Many are similar to what the U.S. Bureau of Alcohol, Tobacco, Firearms and Explosives (ATF) continues confiscating in the United States and across the border.
"It's an issue of supply and demand," said Armando Salas, assistant special agent with the Houston division of the bureau. "The closer you are to the border, the more firearms you're going to end up selling."
Salas said although many of the guns they seize are traced back to the United States. He doubts licensed gun dealers are to blame.
"It's very difficult for licensed dealers to be able to tell whether or not those sales are for legitimate purposes," said Salas.
Salas said licensed gun shops like Resilient Defense Systems are required to record firearm sales.

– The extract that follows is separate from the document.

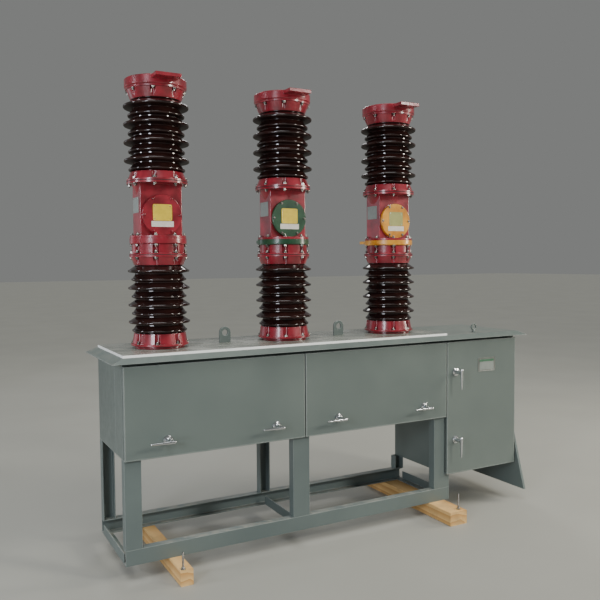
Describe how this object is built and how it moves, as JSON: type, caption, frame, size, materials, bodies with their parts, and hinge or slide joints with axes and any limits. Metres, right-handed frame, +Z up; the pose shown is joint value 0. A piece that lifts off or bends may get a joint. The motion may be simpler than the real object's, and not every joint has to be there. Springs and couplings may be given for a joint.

Once the weapon is sold, though, that purchaser can sell it to someone else without facing the same rules.
"Other people who have firearms are not required by law, they can dispose of their weapons without requiring any kind of identification, without running any background checks," said Salas.
ATF agents believe that's how the weapons can end up in the wrong hands.
"Sometimes they're stolen, sometimes they're sold, sometimes they're engaged illegally in the activities," said Salas.
The ATF said most weapons they seize are traced back to the U.S.
They said that's partly because the United States may be the only country that puts serial numbers on weapons and keeps records of their sales.